DO THIS: Reproduce, exactly and in full, only the lines below from the one containing "for name, shape" through the one containing "obj.data.transform(world)".

GIVEN INFORMATION:
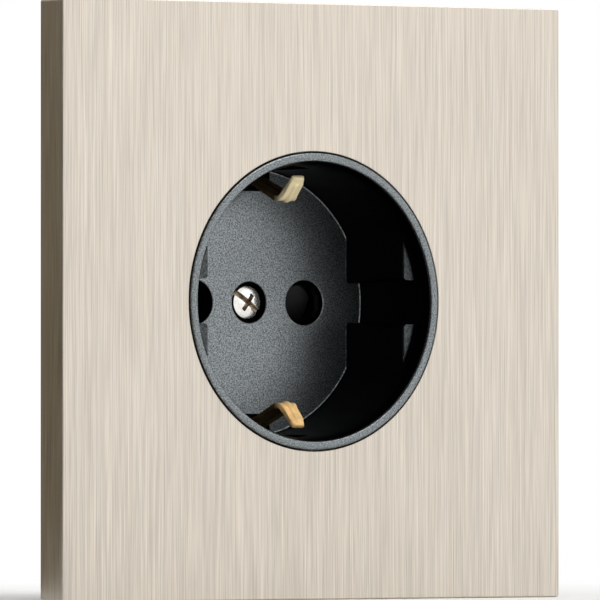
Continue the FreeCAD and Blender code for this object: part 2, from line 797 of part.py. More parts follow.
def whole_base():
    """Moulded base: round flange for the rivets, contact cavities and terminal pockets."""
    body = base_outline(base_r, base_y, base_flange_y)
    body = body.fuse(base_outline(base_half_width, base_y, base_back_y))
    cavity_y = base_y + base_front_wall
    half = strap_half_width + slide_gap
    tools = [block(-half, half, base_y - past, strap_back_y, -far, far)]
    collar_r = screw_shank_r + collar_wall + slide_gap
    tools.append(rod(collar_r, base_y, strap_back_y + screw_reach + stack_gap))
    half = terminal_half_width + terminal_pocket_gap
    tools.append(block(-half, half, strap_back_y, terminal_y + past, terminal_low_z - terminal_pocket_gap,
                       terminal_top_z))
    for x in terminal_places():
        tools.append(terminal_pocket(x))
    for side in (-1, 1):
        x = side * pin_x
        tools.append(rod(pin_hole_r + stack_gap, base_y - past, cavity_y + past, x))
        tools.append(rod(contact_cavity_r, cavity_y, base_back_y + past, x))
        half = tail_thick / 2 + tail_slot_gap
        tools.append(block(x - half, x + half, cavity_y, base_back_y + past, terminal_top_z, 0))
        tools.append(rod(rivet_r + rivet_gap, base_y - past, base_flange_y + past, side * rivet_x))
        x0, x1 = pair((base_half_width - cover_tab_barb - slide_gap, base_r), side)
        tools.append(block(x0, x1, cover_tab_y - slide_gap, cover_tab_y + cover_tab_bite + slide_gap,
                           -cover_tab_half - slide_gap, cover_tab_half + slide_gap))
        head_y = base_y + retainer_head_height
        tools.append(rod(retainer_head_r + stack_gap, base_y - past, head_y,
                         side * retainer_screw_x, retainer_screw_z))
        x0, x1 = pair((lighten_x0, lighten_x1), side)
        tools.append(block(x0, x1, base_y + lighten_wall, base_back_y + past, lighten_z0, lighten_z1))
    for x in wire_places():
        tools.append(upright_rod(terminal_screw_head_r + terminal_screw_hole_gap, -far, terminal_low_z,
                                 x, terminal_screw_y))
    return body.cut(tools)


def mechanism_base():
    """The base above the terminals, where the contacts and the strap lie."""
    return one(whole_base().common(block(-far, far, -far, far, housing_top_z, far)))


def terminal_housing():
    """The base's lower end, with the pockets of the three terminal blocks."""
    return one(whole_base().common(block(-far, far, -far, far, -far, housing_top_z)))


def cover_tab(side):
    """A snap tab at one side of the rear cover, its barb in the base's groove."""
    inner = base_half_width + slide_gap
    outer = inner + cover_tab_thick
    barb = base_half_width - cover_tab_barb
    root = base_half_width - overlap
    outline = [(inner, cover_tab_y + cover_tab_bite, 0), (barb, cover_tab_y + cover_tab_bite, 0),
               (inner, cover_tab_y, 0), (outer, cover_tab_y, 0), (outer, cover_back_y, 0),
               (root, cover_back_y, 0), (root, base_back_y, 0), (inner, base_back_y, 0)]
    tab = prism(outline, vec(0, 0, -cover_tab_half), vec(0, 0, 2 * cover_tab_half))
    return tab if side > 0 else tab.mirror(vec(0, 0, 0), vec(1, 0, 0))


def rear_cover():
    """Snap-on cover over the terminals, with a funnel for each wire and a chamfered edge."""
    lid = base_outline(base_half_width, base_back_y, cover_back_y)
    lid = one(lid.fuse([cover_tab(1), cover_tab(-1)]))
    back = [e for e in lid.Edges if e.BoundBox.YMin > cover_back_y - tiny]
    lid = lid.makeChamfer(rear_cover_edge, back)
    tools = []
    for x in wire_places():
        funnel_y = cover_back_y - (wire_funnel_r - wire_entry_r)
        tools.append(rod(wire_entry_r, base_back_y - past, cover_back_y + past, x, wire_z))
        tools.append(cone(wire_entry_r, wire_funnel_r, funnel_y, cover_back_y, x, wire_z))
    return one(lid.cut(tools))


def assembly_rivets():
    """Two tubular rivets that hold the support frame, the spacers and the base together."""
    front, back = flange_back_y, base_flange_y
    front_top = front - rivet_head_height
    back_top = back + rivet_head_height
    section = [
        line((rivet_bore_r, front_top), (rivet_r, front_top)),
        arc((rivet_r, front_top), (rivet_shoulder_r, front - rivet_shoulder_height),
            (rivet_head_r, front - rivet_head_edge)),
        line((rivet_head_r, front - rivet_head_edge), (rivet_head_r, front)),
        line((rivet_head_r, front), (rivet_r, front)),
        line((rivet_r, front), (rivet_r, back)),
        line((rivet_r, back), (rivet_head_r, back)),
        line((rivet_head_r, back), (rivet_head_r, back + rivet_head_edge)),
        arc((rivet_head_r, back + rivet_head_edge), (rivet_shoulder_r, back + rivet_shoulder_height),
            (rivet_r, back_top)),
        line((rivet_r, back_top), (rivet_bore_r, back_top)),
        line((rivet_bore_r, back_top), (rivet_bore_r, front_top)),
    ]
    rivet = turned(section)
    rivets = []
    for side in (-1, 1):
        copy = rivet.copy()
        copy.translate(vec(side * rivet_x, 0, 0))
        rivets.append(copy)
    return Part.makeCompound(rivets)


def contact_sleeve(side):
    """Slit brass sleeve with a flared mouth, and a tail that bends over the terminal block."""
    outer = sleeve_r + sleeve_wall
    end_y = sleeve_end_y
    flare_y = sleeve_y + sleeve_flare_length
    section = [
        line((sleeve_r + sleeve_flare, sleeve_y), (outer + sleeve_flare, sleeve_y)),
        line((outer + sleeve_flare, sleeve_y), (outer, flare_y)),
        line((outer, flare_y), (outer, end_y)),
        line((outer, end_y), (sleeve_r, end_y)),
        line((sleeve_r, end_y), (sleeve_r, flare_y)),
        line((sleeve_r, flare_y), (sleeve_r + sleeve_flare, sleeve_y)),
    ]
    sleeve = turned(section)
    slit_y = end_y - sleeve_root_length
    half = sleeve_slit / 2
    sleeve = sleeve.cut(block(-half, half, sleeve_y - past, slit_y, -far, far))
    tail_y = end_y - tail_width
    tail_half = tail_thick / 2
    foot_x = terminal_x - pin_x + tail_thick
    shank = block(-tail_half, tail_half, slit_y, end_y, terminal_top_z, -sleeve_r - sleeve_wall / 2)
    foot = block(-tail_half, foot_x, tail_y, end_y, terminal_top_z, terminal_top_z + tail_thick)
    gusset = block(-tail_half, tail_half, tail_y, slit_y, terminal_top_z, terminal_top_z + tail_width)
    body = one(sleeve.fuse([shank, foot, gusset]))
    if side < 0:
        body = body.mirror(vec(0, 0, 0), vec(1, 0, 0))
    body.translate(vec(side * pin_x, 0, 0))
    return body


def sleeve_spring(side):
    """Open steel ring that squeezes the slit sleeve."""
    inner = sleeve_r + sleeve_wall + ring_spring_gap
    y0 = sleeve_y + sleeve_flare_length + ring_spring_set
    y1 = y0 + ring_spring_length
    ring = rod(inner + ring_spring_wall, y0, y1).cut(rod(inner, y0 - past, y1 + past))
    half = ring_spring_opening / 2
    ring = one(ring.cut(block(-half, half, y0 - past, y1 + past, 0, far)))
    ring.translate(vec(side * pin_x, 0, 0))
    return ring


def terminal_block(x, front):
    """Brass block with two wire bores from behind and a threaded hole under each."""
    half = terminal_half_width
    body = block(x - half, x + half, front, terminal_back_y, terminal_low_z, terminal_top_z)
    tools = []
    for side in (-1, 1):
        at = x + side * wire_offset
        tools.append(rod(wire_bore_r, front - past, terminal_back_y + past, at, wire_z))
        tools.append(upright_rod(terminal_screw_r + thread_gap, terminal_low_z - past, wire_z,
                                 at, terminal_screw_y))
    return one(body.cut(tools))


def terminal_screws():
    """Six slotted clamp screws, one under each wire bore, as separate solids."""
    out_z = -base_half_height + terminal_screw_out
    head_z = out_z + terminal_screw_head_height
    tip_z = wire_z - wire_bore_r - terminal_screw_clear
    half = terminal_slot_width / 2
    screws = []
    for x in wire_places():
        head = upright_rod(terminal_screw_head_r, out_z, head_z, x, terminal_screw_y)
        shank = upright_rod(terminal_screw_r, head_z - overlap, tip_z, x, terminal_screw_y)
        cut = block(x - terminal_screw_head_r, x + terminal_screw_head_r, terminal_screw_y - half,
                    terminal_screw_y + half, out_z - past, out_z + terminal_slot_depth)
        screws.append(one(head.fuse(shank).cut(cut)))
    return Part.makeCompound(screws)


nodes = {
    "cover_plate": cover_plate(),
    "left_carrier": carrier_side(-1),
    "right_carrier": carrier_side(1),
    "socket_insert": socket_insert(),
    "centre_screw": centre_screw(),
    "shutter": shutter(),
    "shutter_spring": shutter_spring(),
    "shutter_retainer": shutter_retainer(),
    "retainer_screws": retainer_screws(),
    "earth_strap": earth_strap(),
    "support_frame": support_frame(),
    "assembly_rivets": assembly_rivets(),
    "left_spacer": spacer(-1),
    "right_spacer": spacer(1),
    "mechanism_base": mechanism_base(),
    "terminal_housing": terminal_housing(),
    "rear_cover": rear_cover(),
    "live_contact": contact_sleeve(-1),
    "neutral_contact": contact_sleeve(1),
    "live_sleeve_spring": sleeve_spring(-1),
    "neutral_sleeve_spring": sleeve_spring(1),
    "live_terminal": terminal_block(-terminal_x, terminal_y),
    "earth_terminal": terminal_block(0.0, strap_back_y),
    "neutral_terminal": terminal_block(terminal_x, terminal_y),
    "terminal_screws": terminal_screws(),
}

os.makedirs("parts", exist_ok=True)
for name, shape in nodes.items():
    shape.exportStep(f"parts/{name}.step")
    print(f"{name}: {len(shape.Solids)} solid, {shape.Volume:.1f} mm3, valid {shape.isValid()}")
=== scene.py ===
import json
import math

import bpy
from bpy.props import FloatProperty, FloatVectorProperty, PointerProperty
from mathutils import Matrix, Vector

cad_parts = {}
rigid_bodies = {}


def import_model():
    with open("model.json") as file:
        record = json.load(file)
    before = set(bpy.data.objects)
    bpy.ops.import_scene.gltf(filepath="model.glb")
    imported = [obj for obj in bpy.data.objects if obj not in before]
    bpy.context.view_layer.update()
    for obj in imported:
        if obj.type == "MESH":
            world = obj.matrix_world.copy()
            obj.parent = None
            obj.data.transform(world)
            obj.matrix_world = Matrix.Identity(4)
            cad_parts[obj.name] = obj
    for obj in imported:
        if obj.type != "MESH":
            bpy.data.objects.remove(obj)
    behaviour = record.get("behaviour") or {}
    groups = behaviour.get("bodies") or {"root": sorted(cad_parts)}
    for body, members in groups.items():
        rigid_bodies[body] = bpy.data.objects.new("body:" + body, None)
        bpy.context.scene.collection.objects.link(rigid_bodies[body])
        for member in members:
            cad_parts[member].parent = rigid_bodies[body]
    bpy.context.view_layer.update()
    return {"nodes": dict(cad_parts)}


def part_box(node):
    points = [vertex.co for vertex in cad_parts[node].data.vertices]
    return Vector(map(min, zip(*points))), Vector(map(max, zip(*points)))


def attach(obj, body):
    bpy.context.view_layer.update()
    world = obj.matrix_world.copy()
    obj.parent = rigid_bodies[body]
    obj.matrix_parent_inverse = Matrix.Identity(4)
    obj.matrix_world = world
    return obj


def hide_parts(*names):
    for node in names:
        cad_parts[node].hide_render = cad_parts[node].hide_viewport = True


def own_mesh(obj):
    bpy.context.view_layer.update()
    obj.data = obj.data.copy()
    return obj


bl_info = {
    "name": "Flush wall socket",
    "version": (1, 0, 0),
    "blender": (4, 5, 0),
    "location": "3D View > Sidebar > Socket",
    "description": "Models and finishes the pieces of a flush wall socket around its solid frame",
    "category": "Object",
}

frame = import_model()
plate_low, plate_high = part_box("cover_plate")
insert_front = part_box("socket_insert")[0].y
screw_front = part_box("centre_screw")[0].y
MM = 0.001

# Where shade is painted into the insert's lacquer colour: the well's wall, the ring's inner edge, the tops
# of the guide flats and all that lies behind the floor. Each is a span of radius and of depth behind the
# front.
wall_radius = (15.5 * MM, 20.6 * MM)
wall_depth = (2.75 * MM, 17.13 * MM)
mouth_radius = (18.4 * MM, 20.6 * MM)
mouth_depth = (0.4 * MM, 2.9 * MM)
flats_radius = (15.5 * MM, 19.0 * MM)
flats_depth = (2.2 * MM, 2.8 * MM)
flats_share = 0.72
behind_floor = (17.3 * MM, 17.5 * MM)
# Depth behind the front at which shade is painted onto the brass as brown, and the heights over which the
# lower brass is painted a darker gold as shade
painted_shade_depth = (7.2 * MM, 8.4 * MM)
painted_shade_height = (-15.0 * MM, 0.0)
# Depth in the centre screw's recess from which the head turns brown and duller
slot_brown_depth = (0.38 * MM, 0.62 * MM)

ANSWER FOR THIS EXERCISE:
for name, shape in nodes.items():
    shape.exportStep(f"parts/{name}.step")
    print(f"{name}: {len(shape.Solids)} solid, {shape.Volume:.1f} mm3, valid {shape.isValid()}")
=== scene.py ===
import json
import math

import bpy
from bpy.props import FloatProperty, FloatVectorProperty, PointerProperty
from mathutils import Matrix, Vector

cad_parts = {}
rigid_bodies = {}


def import_model():
    with open("model.json") as file:
        record = json.load(file)
    before = set(bpy.data.objects)
    bpy.ops.import_scene.gltf(filepath="model.glb")
    imported = [obj for obj in bpy.data.objects if obj not in before]
    bpy.context.view_layer.update()
    for obj in imported:
        if obj.type == "MESH":
            world = obj.matrix_world.copy()
            obj.parent = None
            obj.data.transform(world)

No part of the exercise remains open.